One of the fundamental problems with this Western approach is that it is focused only on repair, not on preventing future destruction. Russia’s ongoing war crimes against Ukrainian infrastructure are treated like a natural disaster that cannot be prevented, but whose consequences can only be mitigated. In fact, the West has failed to influence Russia’s war tactics and provide anything resembling deterrence against the systematic and illegal destruction of Ukraine.

Thus, the West has failed to send clear signals every time Russia’s war crimes took on a new quality. For example, in the fall of 2022, when Moscow began systematically attacking critical infrastructure such as Ukraine’s power supply. Or a year ago, when Russian soldiers destroyed the Kakhovka dam and caused a huge ecological disaster in the Dnipro river delta.

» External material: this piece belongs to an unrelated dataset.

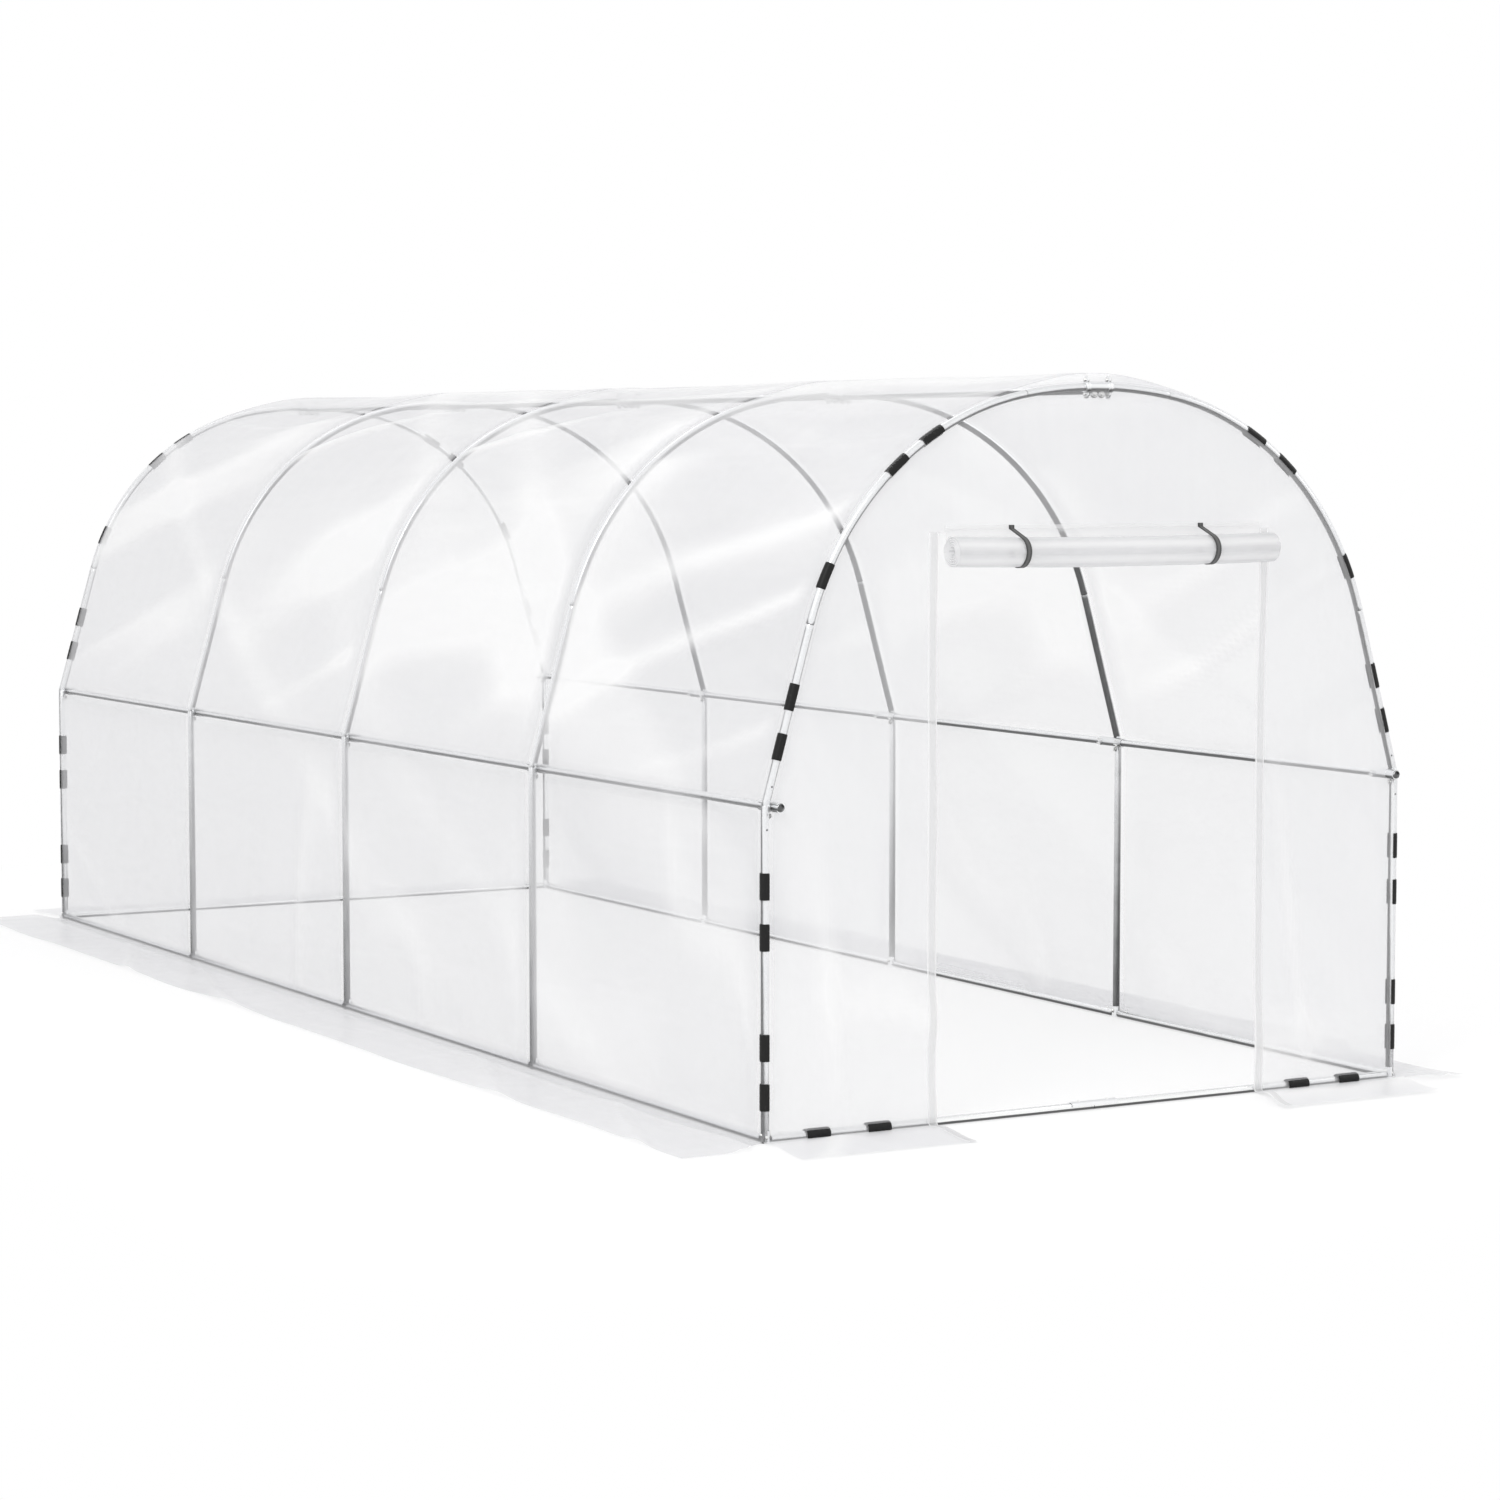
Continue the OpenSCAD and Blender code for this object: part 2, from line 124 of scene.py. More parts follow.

If the West had responded to these Russian escalations with clear leaps in the quality of arms deliveries and sanctions, then Moscow would at least have had to take into account that it would have to pay a price for its ongoing war crimes. But the impression has been created that Moscow can continue its strategy of total destruction of Ukraine without major consequences.

Thus, the financial need for reconstruction continues to rise. According to a joint report by the United Nations, the World Bank and the European Union earlier this year, Ukraine needs 486 billion US dollars to rebuild the destruction caused between the start of the war and December 2023.

The most significant part of this is the reconstruction of buildings, for which at least 80 billion dollars must be estimated, according to the report. At least 74 billion dollars are needed for the transport sector and at least 47 billion dollars for the energy infrastructure.

In total, Russia has razed 210,000 buildings to the ground, as an extensive data investigation by the New York Times shows. These include 106 hospitals, 109 churches and 708 schools. The regions in the east of the country are the most affected.

How the money is to be raised remains unclear even after this conference. In Kiev, there were high hopes of concrete financial commitments beforehand, but none were forthcoming. At the conference in London last year, the international community pledged 60 billion dollars. But that is only a fraction of the amount needed.

Meanwhile, EU Commission President Ursula von der Leyen expressed hope that the frozen Russian state assets would be used for financing. “Now we’ll make Russia pay,” she called out to the conference participants to applause. At the G-7 summit in Italy on Thursday, ways will be discussed “so that Ukraine can benefit more from the frozen money.”

In total, the G7 froze around 300 billion euros of state assets of the Russian central bank after the outbreak of the war in Ukraine. However, more than two thirds of this is in the EU. The group of states has so far not wanted to confiscate the money. Germany is seen as the main obstacle. After more than two years of discussion, the EU Commission decided at the end of March to at least give the interest income from the frozen assets to Ukraine.

However, this only amounts to 1.5 billion euros per year. Von der Leyen announced that this would be transferred to Ukraine in July. In order for the confiscation to take place, the legal situation in many EU countries would have to be changed. Estonia’s Prime Minister Kaja Kallas advocated this on Tuesday. “We have to make Russia pay, otherwise the money will have to come from our taxpayers,” she said. Tallinn has already created the legal conditions for this.